Jackson worked well with this, by only showing Sauron as a huge (but not ten stories tall huge, more within the very extremes of natural growth huge) humanoid figure with magnificently worked, cruel armor covering him entirely. To me that was far scarier than the Balrog or the Orcs we saw in much greater detail.
A good writer can make a character’s presence real without having that character voice any lines or make an actual appearance. I think JRRT did just fine in that effort.
I vote good thing, for many of the reasons already mentioned.
I think this is an important point. My own preference is for a story to be limited to the point of view of the protagonist(s), not the antagonist. Some writers jump around from character to character and apparently believe they have to include obligatory scenes of the Big Bad Guy interacting with his minions or engaging in acts of villainy so we’ll see just how badass he is, but I personally Do Not Like this approach to storytelling.
Interesting that he refers to the monster as a “bear”, there-- it calls to mind a Shakespeare scene I saw once. One of ol’ Will’s more problematic (and infamous) stage directions is “Exit, pursued by a bear” in The Winter’s Tale. When the local troupe performed it, rather than putting someone in a bear suit to chase Antigonus off the stage, they just played sound effects of a bear roaring, and had the actor look up in horror at the obviously very large and very frightening (but unseen) grizzly. It worked quite well.
It’s a good thing. We get the idea. He’s a big, supernatural, angel-like being of evil power. We don’t need to see him, especially when he is trying to regain his power.
It’s enough to know that he came close and that Frodo stopped him(uh, along with others).
Did Sauron make a better run at being evil than Morgoth?
I am reading “The Children of Hurin”. It was said that the tale of Turin was 6000 years before the War of the Ring.
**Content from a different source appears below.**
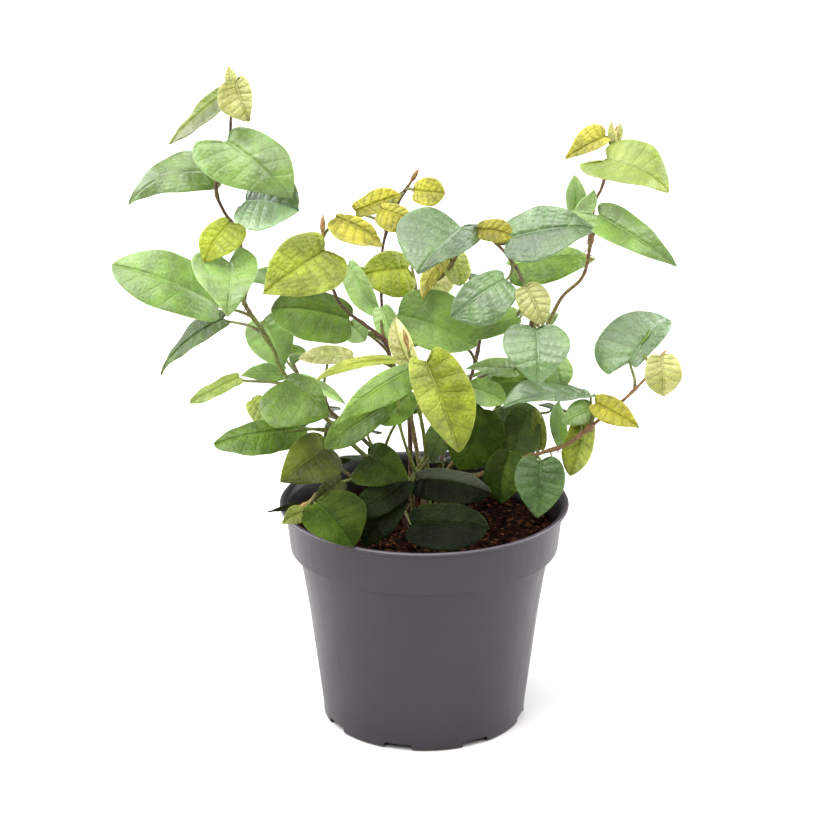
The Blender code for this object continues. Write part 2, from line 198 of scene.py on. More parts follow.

According to this webpage ( http://en.wikipedia.org/wiki/Timeline_of_Arda ) Morgoth only lasted 5590 years before being cast into the void.
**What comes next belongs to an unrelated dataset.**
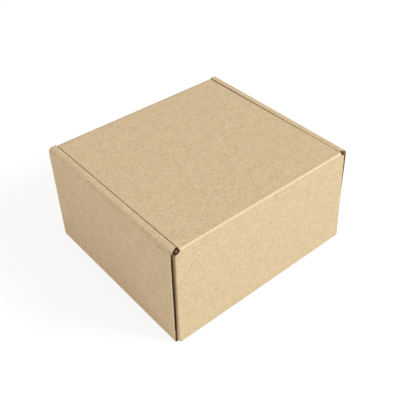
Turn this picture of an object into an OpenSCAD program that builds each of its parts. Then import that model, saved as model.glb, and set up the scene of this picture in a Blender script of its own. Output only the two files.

Seconded. Mind you, this wouldn’t work if Tolkein had taken the same approach to the main characters, unless your imagination is very good… It’s generally a good idea to leave characters who are outside of normal human experience as somewhat mysterious. It’s usually beyond the author’s skill to make the truely alien convincing.
It’s probably a good idea that he wasn’t in the books. It makes him seem more menacing the widens the scope of evil in the books. Of course in the movies they had to show him, you need some kind of a visual payoff in a visual medium.
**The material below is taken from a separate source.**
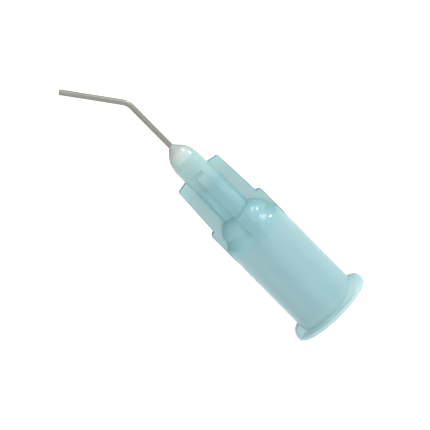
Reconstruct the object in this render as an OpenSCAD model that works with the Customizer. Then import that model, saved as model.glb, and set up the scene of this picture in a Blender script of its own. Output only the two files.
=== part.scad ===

In horror, you always lose the fear of the monster as soon as you see it. Your imagination is better than anything an author or filmmaker can conjure up. In this way, Sauron’s absence works in the books. Having him show up and start spouting dialogue would turn him into a campy supervillain.
I’m actually rereading LotR again right now. I’m almost finished “The Fellowship of the Ring”.
Doesn’t Sauron get one spoken line somewhere between “The Two Towers” and “Return of the King”?
If I remember correctly, it happens when Frodo puts on the Ring, and hears the voice of Sauron addressing him all the way from Barad-Dur (or was it one of the other hobbits and the Palantir? scratches head)
Anyway, I seem to recall him speaking once, which was memorable for that very reason.